Some of the largest banks on Wall Street have formal relationships with the government for asset management, meaning they could fall under the legislation's broad definition of contractors, said James Ballentine, senior vice president in government relations for the American Bankers Association.

"This is one of the provisions that has a large question mark," he said. "We are just uncertain as to how the regulators will interpret this provision -- whether they see it as a mandate or simply an effort to be made by the regulatory agencies and the banks."

In 2008, white males held 64 percent of senior positions in the financial services industry, according to a recent study conducted by the Government Accountability Office. The industry's diversity at the management level did not change significantly from 1993 to 2008.
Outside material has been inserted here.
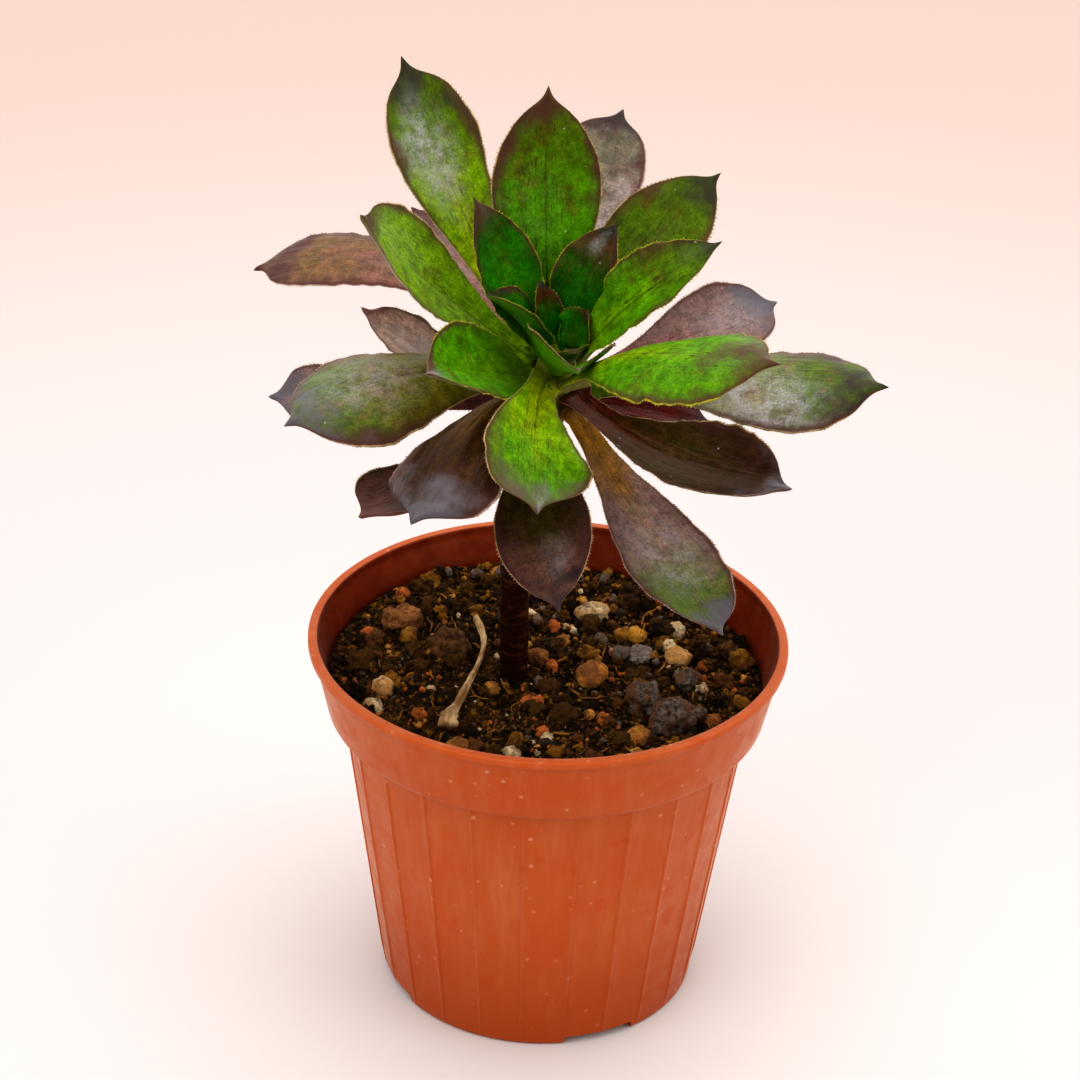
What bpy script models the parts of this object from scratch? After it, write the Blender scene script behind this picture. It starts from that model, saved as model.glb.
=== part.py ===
"""A young tree aeonium in a small plastic nursery pot. Every leaf, stone and the pot itself is its own solid.

Metres, +Z up. The origin is the centre of the pot's underside, on the surface that it stands on,
and +Y runs to the back of the plant.
"""

import math
from collections import namedtuple

import bmesh
import bpy
from mathutils import Matrix, Vector, noise

GAP = 0.0003  # left between pieces that touch
WELD = 0.000001  # points this close are one point
SHARP_ANGLE = math.radians(40)

# Colour and roughness of each material.
TERRACOTTA = ((0.60, 0.15, 0.05), 0.42)
POTTING_SOIL = ((0.06, 0.035, 0.02), 0.95)
STRAW = ((0.42, 0.33, 0.20), 0.80)
BARK = ((0.10, 0.035, 0.02), 0.75)
BUD_GREEN = ((0.05, 0.30, 0.03), 0.50)
YOUNG_LEAF = Vector((0.08, 0.33, 0.03))
OLD_LEAF = Vector((0.14, 0.05, 0.06))
LEAF_ROUGHNESS = 0.45
STONE_ROUGHNESS = 0.90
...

Rep. Maxine Waters, D-Calif. (pictured), who wrote the provision, said Friday it would deal with the "historic lack of access that minority and women individuals and institutions have had in hiring, decision-making, contracting and procurement opportunities," in the financial services sector.

Some conservatives and employment experts fear the provision will deal a blow to American businesses at a time when they are vulnerable.

Diana Furchtgott-Roth, who served as chief economist at the Labor Department under President George W. Bush and is now a senior fellow at the Hudson Institute, said the legislation represents a sharp pivot in employment law that should have come under greater scrutiny.

"This will destroy the financial industry," she said. "If the CEOs of American financial institutions have to be worried about the diversity regulations whereas those in other countries are worrying about their profits, we are going to fall behind."

The provision applies to financial institutions, investment and mortgage banking firms, brokers, dealers, financial services entities, underwriters, accountants, investment consultants, asset management firms and providers of legal services -- easily thousands of companies.

Even though the legislation states that lending will not be affected, some conservatives in Congress remain concerned that the provision will politicize the allocation of credit, a Republican House aide said. Republican lawmakers and businesses alike were surprised that the provision remained intact after the prolonged negotiation process, the aide noted.

One industry representative who declined to speak publicly due to the topic's sensitive nature said he worries it will be complicated for companies that are regulated by multiple agencies -- each with their own standards -- to comply. He is also concerned the vague language in the legislation could permit a system of de facto quotas for hiring and lending.

Though the legislation never mentions quotas, Todd Gaziano, one of four members of the U.S. Commission on Civil Rights who signed a letter objecting to the section, said it all but requires the practice of hiring by the numbers. Without a work force that reflects population statistics, it could be difficult for firms to convince agencies that they have done enough to hire minorities and women, he said.

"It's pernicious, it's unconstitutional and it's counterproductive to ending discrimination because it requires discrimination," he said. "If you are hiring somebody because of his race, you are not hiring somebody else from a different race."

Champions of the legislation, however, say they merely hope to see financial firms improve from the relatively low benchmark they have set.

The regulations will likely be flexible, Yaki said, with firms based in particularly diverse parts of the country held to a higher standard.

"There can't be a cookie-cutter approach to this. That just wouldn't make sense," he said.